2. You don’t have to contribute

As a matter of personal pride, you should at least swipe a toothbrush across your crusty fangs prior to your dentist seeing them, but as soon as you’re in his room, your contribution to the appointment is over. No, it’s not pleasant, but short of rinsing, spitting, biting (or not-biting), you don’t actually have to do anything. No one expects a month-by-month report of your brushing activities or an analysis of your mouth-wash. You don’t have to answer any questions, save to lie about how often you floss and when your last appointment was. All you have to do is lie there and try not to bleed on yourself.
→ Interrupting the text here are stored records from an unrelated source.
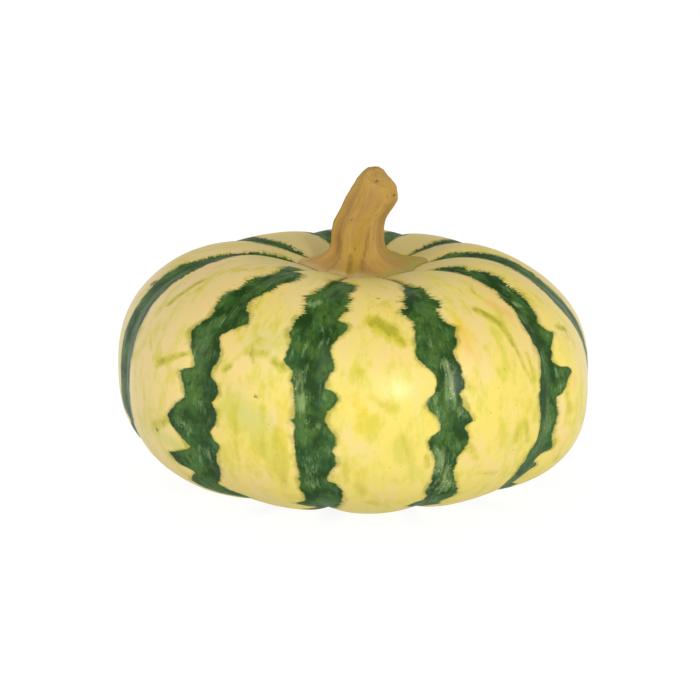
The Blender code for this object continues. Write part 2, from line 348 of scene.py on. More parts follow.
# the stripes, one on each furrow: rows of along, reach to the left of the furrow and reach to its right
stripeRows = (
    (
        (27, -1.5, -1.5), (30, 1.5, 1.5), (33, 1.6, 3.6), (36, 2, 5.7), (39, 2.3, 6.6), (42, 3.7, 5),
        (44, 4.7, 5.7), (45, 6.8, 6.6), (46.5, 5.3, 6.2), (48.5, 5.3, 5.7), (50, 5.5, 6.8),
        (51.5, 4.8, 4.5), (53, 6.6, 3.7), (54.2, 7.2, 6.6), (55.2, 7.3, 7.2), (57, 7.6, 7), (59, 8, 5),
        (61, 7.3, 4), (63, 7.6, 3.7), (65, 8, 5), (66, 8.4, 5.3), (68, 6.8, 5), (69.5, 5.5, 4),
        (71, 6, 3.3), (73, 5, 3), (74, 5, 6.4), (75.5, 5, 6.8), (77, 4.7, 6), (79, 4.7, 4), (81, 4.7, 3.7),
        (82, 5.6, 3.7), (83, 4.7, 4.4), (84, 4.7, 5.3), (85.5, 4.8, 6.6), (87.5, 4.7, 6.2), (89, 4.7, 5.3),
        (91, 4.7, 6.6), (93, 4.4, 6.6), (95, 4.2, 5), (97, 4, 3.7), (99, 4.2, 3.7), (100, 4.2, 6.2),
        (102, 4.4, 7.2), (104.5, 3.8, 7), (107, 3.6, 6.6), (110, 4, 5.4),
    ),
    (
        (29, -1.5, -1.5), (32, 0.6, 0.6), (35, 1.3, 1.2), (38, 3, 2.4), (40, 3.4, 2.4), (42, 4.2, 2.4),
        (44.5, 5, 2.8), (45.5, 7.2, 3.2), (46.5, 6, 4), (48, 6, 3.7), (49.5, 8.4, 3.3), (51, 8, 2.4),
        (53, 6.3, 2), (54.5, 6, 2.4), (55.5, 7.2, 4), (57, 6.8, 5.7), (58.5, 7.2, 4.5), (60, 7.8, 4.5),
        (62, 8, 3.7), (64, 8.2, 2.4), (66, 7.2, 3.3), (68, 5.5, 4), (70, 3.8, 4), (72, 3.4, 4.5),
        (74, 4.7, 4), (75.5, 6.5, 2.8), (77, 6.8, 3.7), (79, 5.5, 4), (80.5, 3.8, 5.7), (82, 3, 7),
        (84, 2.6, 4.5), (85.5, 5.5, 5), (87, 6.2, 5.3), (89, 5.5, 5.2), (91, 4.2, 4), (93, 3.4, 2.8),
        (95, 3.8, 2.4), (98, 3.8, 2.6), (100, 3.8, 3.2), (102, 4.2, 4), (104.5, 4.2, 5.3), (107, 3, 6),
        (110, 3.4, 4.6),
    ),
    (
        (22, -1, -1), (25, 0.3, 1.4), (29, 0.4, 2.8), (31, 0, 3.8), (33, -0.3, 3.8), (35, 0, 2.2),
        (37, 0.2, 3.8), (40, 1.3, 5), (42, 1.8, 5.2), (44, 1.3, 5.7), (45.5, 0.4, 4.5), (47, 0.4, 4.3),
        (49, 2, 4.7), (50, 2.6, 5), (52, 2.2, 4.3), (54, 2.2, 4), (57, 2.6, 3.5), (59, 3.8, 3),
        (61, 4, 2.4), (62.5, 3.4, 3.2), (63.5, 3.6, 5.5), (65, 3.8, 5), (67, 3, 3.2), (69, 2.8, 2),
        (71, 3.4, 1.3), (72.4, 4, 2.4), (73.4, 4.3, 7), (74.5, 4.7, 8.7), (76, 5.3, 7), (78, 5.8, 5.7),
        (80, 6, 3.8), (81, 5.7, 2), (83, 5.3, 2.4), (86, 5, 2.4), (89, 5.3, 2), (91, 5.5, 1.6),
        (93, 6, 1.6), (95, 7.6, 2.7), (96, 8, 2), (98, 8.2, -1.3), (99.5, 8.8, -2.6), (102, 9, 0.8),
        (103, 8.8, 0), (105, 9, -2.6), (107, 8.8, -2.2), (111, 7.4, -0.6),
    ),
    (
        (18, -1, -1), (22, 1.6, 1.2), (26, 3, 3.2), (30, 4.2, 3.7), (35, 5.4, 4.2), (39, 6.2, 6),
        (44, 7.4, 7), (48, 8, 6.5), (50, 8.8, 5.6), (52, 9.4, 5), (56, 10.2, 4), (60, 9.8, 4),
        (63, 8.6, 4.2), (65, 8, 4.5), (70, 6.6, 5), (73, 6, 5.4), (75, 4.8, 6.5), (79, 3.6, 6),
        (83, 5.2, 5),
    ),
    (
        (18, -1, -1), (22, 1.6, 0.6), (24, 2.2, 0.5), (28, 3.2, 1.2), (32, 4.8, 1.7), (36, 4.6, 3),
        (39, 5, 4), (43, 3.6, 4.4),
    ),
    (
        (19, -1, -1), (23, 0.8, 2), (26, 1, 3.4), (28.6, 1.4, 4), (30.6, 3.3, 4), (33, 3.8, 4),
        (35, 3, 3.6), (38, 2.6, 3.2),
    ),
    (
        (19, -1, -1), (23, 2.4, 0.6), (26, 4, 1), (28, 4.4, 1.6), (29.7, 4.4, 2.4), (31.5, 4, 4),
        (35, 4, 4.4), (38.7, 4.5, 4.6), (43, 5, 3.2),
    ),
    (
        (16, -1, -1), (20, 1.4, 2.4), (22, 1.4, 3), (25, 2.2, 3.7), (28, 2.5, 5.1), (32, 2.7, 5.3),
        (36, 4.2, 5), (40, 5.7, 6),
    ),
    (
        (16, -1, -1), (20, 1.4, 0.6), (23.5, 1.6, 0.9), (28, 1.6, 1.4), (31, 1, 2), (35, 0.6, 4.6),
        (39, 1, 7.2), (44, 2, 7.4), (48, 4, 7.6), (53, 5, 6.4), (57, 4.9, 6.8), (61, 4.7, 6.6),
        (66, 4.9, 7.4), (70, 5.4, 8), (74, 5.6, 8.2), (80, 5.6, 7.4), (84, 5.8, 7.2), (89, 6.8, 7),
        (93, 7.4, 7.4),
    ),
    (
        (18, -1, -1), (21, 2, 0.5), (25, 4.3, 0.3), (28, 3.4, 0.4), (30, 2.6, 2), (32, 1.4, 6.6),
        (35, 1, 8.7), (38, 1.5, 9.6), (40, 3, 8.7), (42.5, 3, 7), (45, 2, 7.6), (47, 3.5, 5.2),
        (50, 5, 3.9), (52, 4.8, 4.5), (55, 4.2, 7), (57, 4, 8.7), (58.5, 4, 6.6), (60, 5.5, 4.7),
        (62, 6.8, 2.4), (63, 7.3, 2), (65, 6.7, 3.5), (68, 5, 4), (70, 3.5, 3.7), (72, 3, 2.8),
        (73.2, 7.5, 2.8), (75, 6.5, 5.3), (77, 5.5, 6.3), (78.5, 5, 6), (80, 5, 4), (82, 7, 5.5),
        (84, 9.5, 5.7), (86, 11, 5), (88, 10, 3.2), (90, 8, 4.5), (92, 5, 6.2), (94, 4, 4), (95.5, 8, 3.8),
        (96.8, 13, 3.8), (98.5, 12, 4), (100, 10, 4), (102, 6, 2.4), (104, 8, 0.8), (107, 11, -1.3),
        (111, 9, 0),
    ),
)

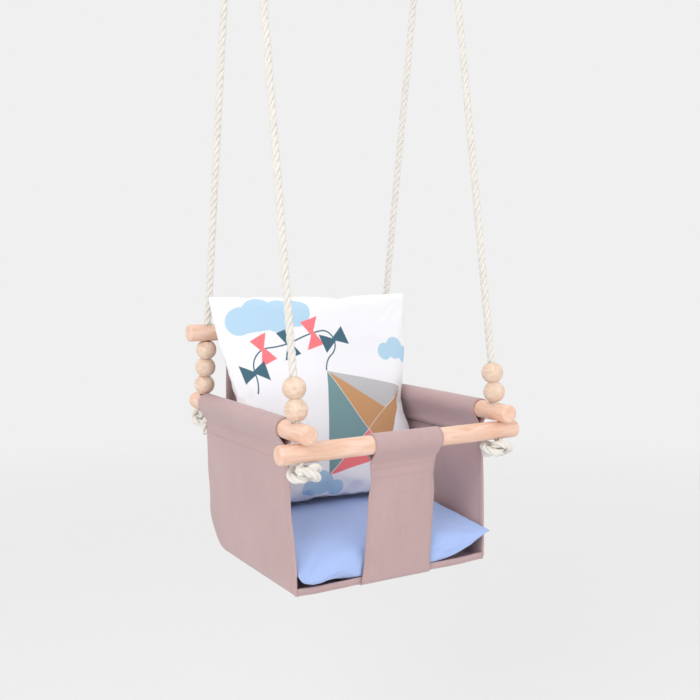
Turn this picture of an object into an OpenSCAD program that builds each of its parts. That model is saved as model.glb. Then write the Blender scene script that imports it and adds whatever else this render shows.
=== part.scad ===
// Toddler bucket swing: a canvas seat hung from four wooden bars, wooden beads and
// two pairs of ropes. The origin is midway between the two ring eyes, on the line that
// two hooks carry. +X is the child's left, -Y the front and +Z up.

/* [Bars] */
// Length of each of the four wooden bars
bar_len = 370; // [350:5:400]
// Diameter of a bar
bar_d = 25; // [24:0.5:26]
// Rounding of a bar's ends
bar_round = 3; // [1:0.5:5]
// Distance between the left and the right rope holes
span_x = 310; // [300:2:320]
// Distance between the front and the rear rope hole of an armrest
span_y = 310; // [304:2:316]
// Drop from the hanging line to the armrests' axes
drop = 1010; // [900:10:1300]
// How far the middle of the seat lies behind the hanging line
seat_back = 12; // [6:1:16]

/* [Beads] */
// Diameter of a bead
bead_d = 30; // [28:0.5:32]
// Height of a bead between its two flat faces
bead_h = 26.8; // [25:0.2:27]

/* [Ropes] */
// Diameter of the rope
rope_d = 11; // [10:0.5:11]
// Diameter of the rope holes in the bars and the beads
hole_d = 12.5; // [12:0.1:13]
// Sides of a rope's cross-section
rope_sides = 10; // [8:1:12]

/* [Rings] */
// Inner diameter of a hanging ring
ring_inner = 44; // [42:1:50]
// Wire diameter of a hanging ring
ring_wire = 8; // [7:0.5:8]
// Inner radius of the thimble that lines a rope's eye
thimble_r = 14.5; // [14:0.5:16]

/* [Canvas] */
// Thickness of the canvas
canvas = 2; // [1.5:0.25:2.5]
// Outside width of the seat at its bottom
seat_w = 300; // [290:2:304]
// Drop from the armrests' axes to the bottom of the seat
seat_drop = 213; // [200:1:230]
// Radius of the seat's lower rear corner
corner_r = 46; // [35:1:55]
// Width of the back panel between the rear beads
back_w = 246; // [220:2:256]
// Width of the crotch strap
strap_w = 104; // [90:2:120]

/* [Cushions] */
// Thickness of the seat cushion
seat_cushion_t = 63; // [50:1:64]
// How far the back cushion leans back from upright, in degrees
back_tilt = 12; // [10:1:13]
// Thickness of the back cushion
back_cushion_t = 62; // [50:1:64]
// Thickness of a cushion's cover
cover_t = 1.5; // [1:0.25:2]

/* [Hidden] */
$fn = 48;

touch = 0.3;                          // gap between pieces that rest on each other
far = 2 * span_x;                     // longer than anything that is cut
left = -1;
right = 1;
wood = "burlywood";
pale_wood = "wheat";
rope_cream = "ivory";
steel = "silver";
pink = "rosybrown";

// Rope holes, and the height at which a side's two rope axes would meet.
front_y = seat_back - span_y / 2;
rear_y = seat_back + span_y / 2;
meet_z = -76;
rise = drop + meet_z;

// Lean of a rope towards +Y, from the hole at y up to the meeting point.
function lean(y) = atan2(-y, rise);
// Point on the rope through the hole at y, at s above the armrest's axis.
function on_rope(side, y, s) =
    [side * span_x / 2, y + s * sin(lean(y)), s * cos(lean(y)) - drop];

// Beads sit on the armrest's crown, and the rear bar sits on the third rear bead.
flat_r = sqrt(pow(bead_d / 2, 2) - pow(bead_h / 2, 2));
function bead_s(y, k) =
    (bar_d / 2 + touch + flat_r * abs(sin(lean(y)))) / cos(lean(y))
    + bead_h / 2 + k * (bead_h + touch);
front_bar_s = -(bar_d + touch) / cos(lean(front_y));
rear_bar_s = bead_s(rear_y, 2) + bead_h / 2 + touch + bar_d / 2;

// Where the hanging ropes end inside a hole, and where the knotted ends begin.
rope_depth = 3;
end_gap = 1.6;
rope_spans = 7;                       // stretches in a hanging rope's mesh
front_crown_s = bar_d / 2 / cos(lean(front_y));
rear_crown_s = rear_bar_s + bar_d / 2;

// Knots: two turns of the rope, tilted against each other, and a tail.
turn_r = 8.5;
turn_z = [-8, -17];
turn_tilt = [14, -16];
knot_h = 22;
tail_d = rope_d - 1;
rear_knot_gap = 2.5;                  // the knot is square to the slanted rope, not to the armrest

// Rings and the ropes' eyes.
ring_r = (ring_inner + ring_wire) / 2;
ring_z = -ring_inner / 2;
pivot_z = ring_z - ring_r;
thimble_t = 1.8;
thimble_z = pivot_z - 9;
eye_r = thimble_r + thimble_t + 0.2 + rope_d / 2;
flange_h = 4;
flange_t = 1.5;
flange_x = rope_d / 2 + 0.4;
strand_y = rope_d / 2 + 0.2;          // half the distance of the two strands in the lashing
bend_r = 24;
lashing_top = -102;
lashing_bottom = -119;
lashing_wall = 2;
recess_z = -114;                      // roof of the lashing's recess for the hanging ropes
rope_top_z = recess_z - 2;
flare_y = strand_y + bend_r;
flare_z = lashing_top - 5;
flare = asin((bend_r + eye_r) / norm([flare_y, thimble_z - flare_z]))
    - atan2(flare_y, thimble_z - flare_z);

// Canvas sleeves and panels.
sleeve_in = bar_d / 2 + touch;
sleeve_out = sleeve_in + canvas;
sleeve_tip = 26;
seam_drop = sleeve_tip * sleeve_in / sleeve_out;
sleeve_front = front_y + 32;
sleeve_rear = rear_y - 15;
panel_front = -124;
panel_rear = 158;
seat_z = -drop - seat_drop;
hem_h = 8.5;
hem_t = 4.5;
corner = [panel_rear - corner_r, seat_z + corner_r];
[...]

3. You don’t have to dress up

I mean, you should get dressed- this isn’t a clown convention after all. But no one cares if you rock up in a tracksuit and bunny slippers. Just like the point above, you don’t actually have to do anything. At a meeting, especially a ‘big meeting’, you’re expected to put effort into presenting your work, and yourself. At the dentist, all you need to do is be present.

4. It hurts less

It’s true- going to the dentist means sore gums, split lips or worse. If your dentist is anything like mine, then to them your bloodied dibble splattered across porcelain is as beautiful as an African sunset, and your muffled screams an accompanying symphony by which to admire it. Some days, I wish I was a dentist. But the pain is corporeal and thus, temporary and tolerable. As soon as your appointment is over, you can get up, walk away, buy a box of floss and then stick in in the back of the cupboard until you need a filling again. Physical pain is part of life, but there is nothing natural about the slow soul-ache of attending endless, unproductive meetings.

If asked to attend day after day of meetings for the rest of eternity, I’m willing to bet most people would rather opt for the known evil and choose instead to be drilled for a solid hour or two.

Whether at the dentist, or the clown convention.